* [Your task]:
Extract every line below, verbatim.

# Start of Data shown

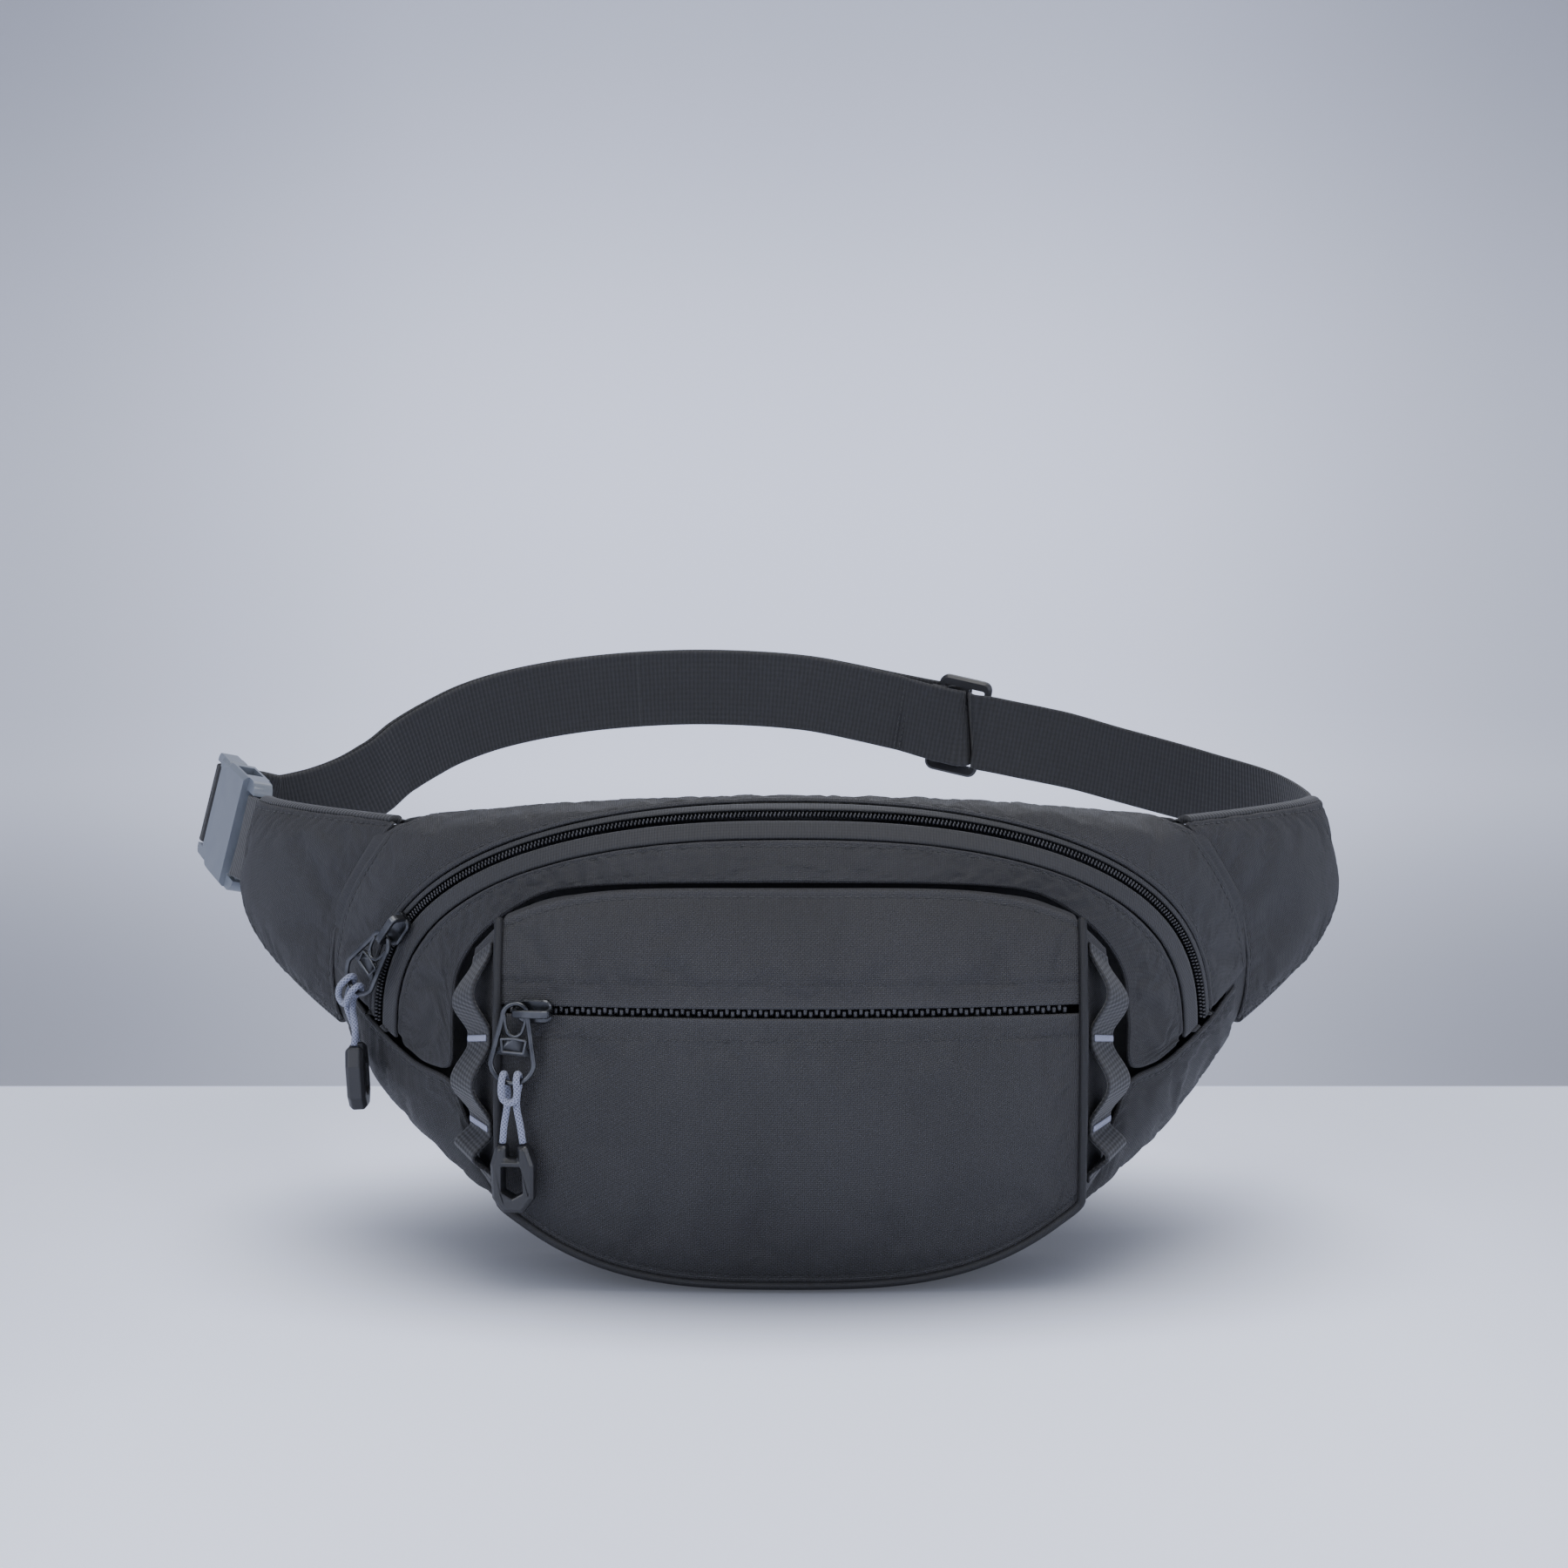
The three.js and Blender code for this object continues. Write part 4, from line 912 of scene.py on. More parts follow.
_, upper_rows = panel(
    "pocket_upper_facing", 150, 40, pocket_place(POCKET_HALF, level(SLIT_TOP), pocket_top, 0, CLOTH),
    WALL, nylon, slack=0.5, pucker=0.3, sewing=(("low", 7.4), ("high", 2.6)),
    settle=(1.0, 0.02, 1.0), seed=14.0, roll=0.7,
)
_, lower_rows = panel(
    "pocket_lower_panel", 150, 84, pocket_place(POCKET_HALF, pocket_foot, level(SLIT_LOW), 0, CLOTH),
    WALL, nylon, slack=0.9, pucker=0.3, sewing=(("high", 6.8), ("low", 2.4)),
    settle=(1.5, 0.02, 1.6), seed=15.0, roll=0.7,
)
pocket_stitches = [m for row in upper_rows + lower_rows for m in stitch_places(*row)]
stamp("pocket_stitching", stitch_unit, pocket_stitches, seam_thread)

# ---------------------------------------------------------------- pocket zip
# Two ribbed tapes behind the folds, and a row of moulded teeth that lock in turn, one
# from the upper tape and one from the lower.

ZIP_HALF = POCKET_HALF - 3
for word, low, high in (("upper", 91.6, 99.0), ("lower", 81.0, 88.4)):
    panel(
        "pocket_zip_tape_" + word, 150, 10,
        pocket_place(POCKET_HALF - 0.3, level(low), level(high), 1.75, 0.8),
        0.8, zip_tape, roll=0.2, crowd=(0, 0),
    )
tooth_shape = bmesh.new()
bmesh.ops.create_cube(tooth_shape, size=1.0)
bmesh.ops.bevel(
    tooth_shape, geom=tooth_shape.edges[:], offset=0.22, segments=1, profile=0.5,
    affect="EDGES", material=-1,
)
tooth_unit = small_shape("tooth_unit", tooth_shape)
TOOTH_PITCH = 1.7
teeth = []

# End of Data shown

* [Result for this task]:
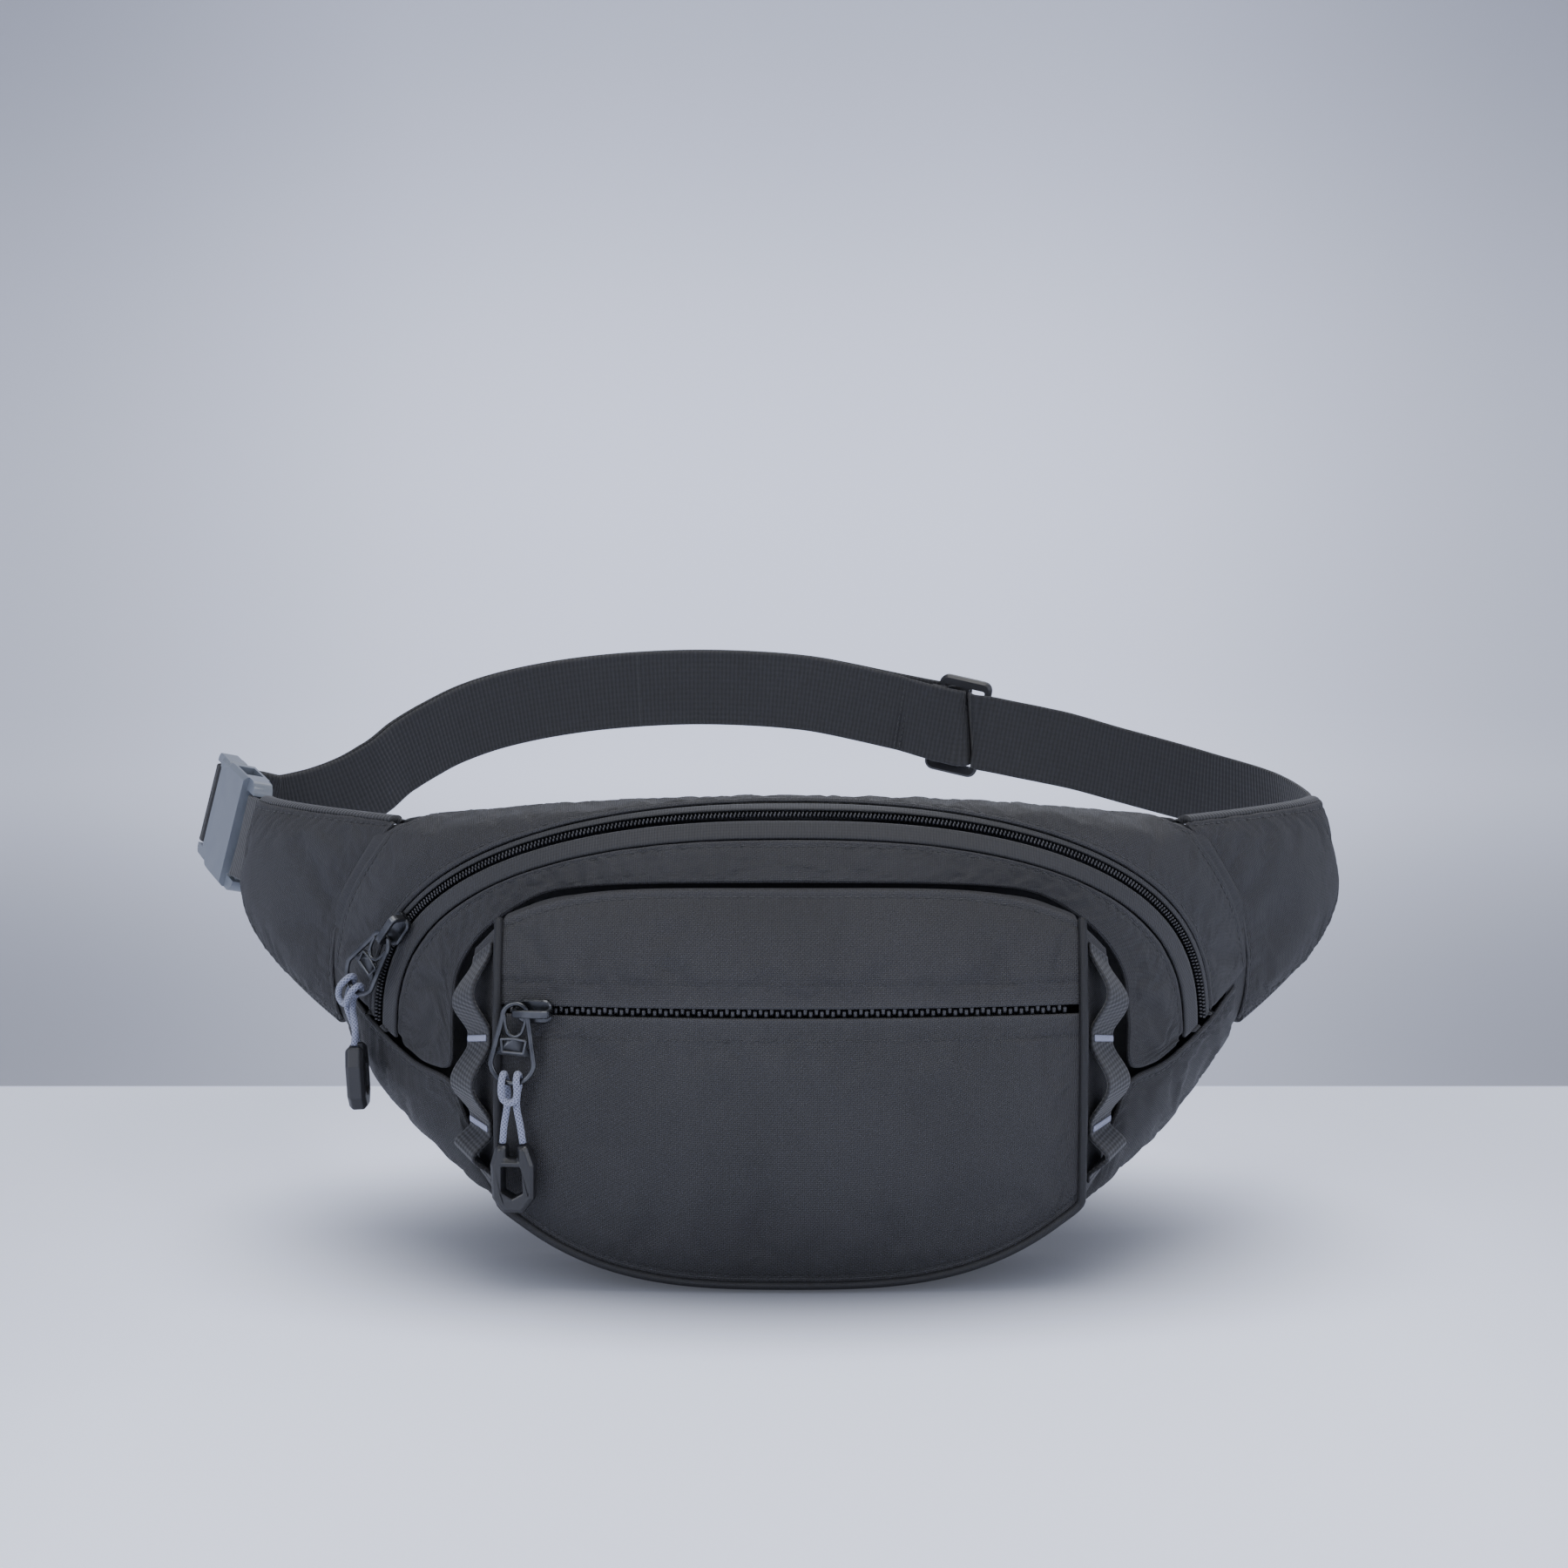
The three.js and Blender code for this object continues. Write part 4, from line 912 of scene.py on. More parts follow.
_, upper_rows = panel(
    "pocket_upper_facing", 150, 40, pocket_place(POCKET_HALF, level(SLIT_TOP), pocket_top, 0, CLOTH),
    WALL, nylon, slack=0.5, pucker=0.3, sewing=(("low", 7.4), ("high", 2.6)),
    settle=(1.0, 0.02, 1.0), seed=14.0, roll=0.7,
)
_, lower_rows = panel(
    "pocket_lower_panel", 150, 84, pocket_place(POCKET_HALF, pocket_foot, level(SLIT_LOW), 0, CLOTH),
    WALL, nylon, slack=0.9, pucker=0.3, sewing=(("high", 6.8), ("low", 2.4)),
    settle=(1.5, 0.02, 1.6), seed=15.0, roll=0.7,
)
pocket_stitches = [m for row in upper_rows + lower_rows for m in stitch_places(*row)]
stamp("pocket_stitching", stitch_unit, pocket_stitches, seam_thread)

# ---------------------------------------------------------------- pocket zip
# Two ribbed tapes behind the folds, and a row of moulded teeth that lock in turn, one
# from the upper tape and one from the lower.

ZIP_HALF = POCKET_HALF - 3
for word, low, high in (("upper", 91.6, 99.0), ("lower", 81.0, 88.4)):
    panel(
        "pocket_zip_tape_" + word, 150, 10,
        pocket_place(POCKET_HALF - 0.3, level(low), level(high), 1.75, 0.8),
        0.8, zip_tape, roll=0.2, crowd=(0, 0),
    )
tooth_shape = bmesh.new()
bmesh.ops.create_cube(tooth_shape, size=1.0)
bmesh.ops.bevel(
    tooth_shape, geom=tooth_shape.edges[:], offset=0.22, segments=1, profile=0.5,
    affect="EDGES", material=-1,
)
tooth_unit = small_shape("tooth_unit", tooth_shape)
TOOTH_PITCH = 1.7
teeth = []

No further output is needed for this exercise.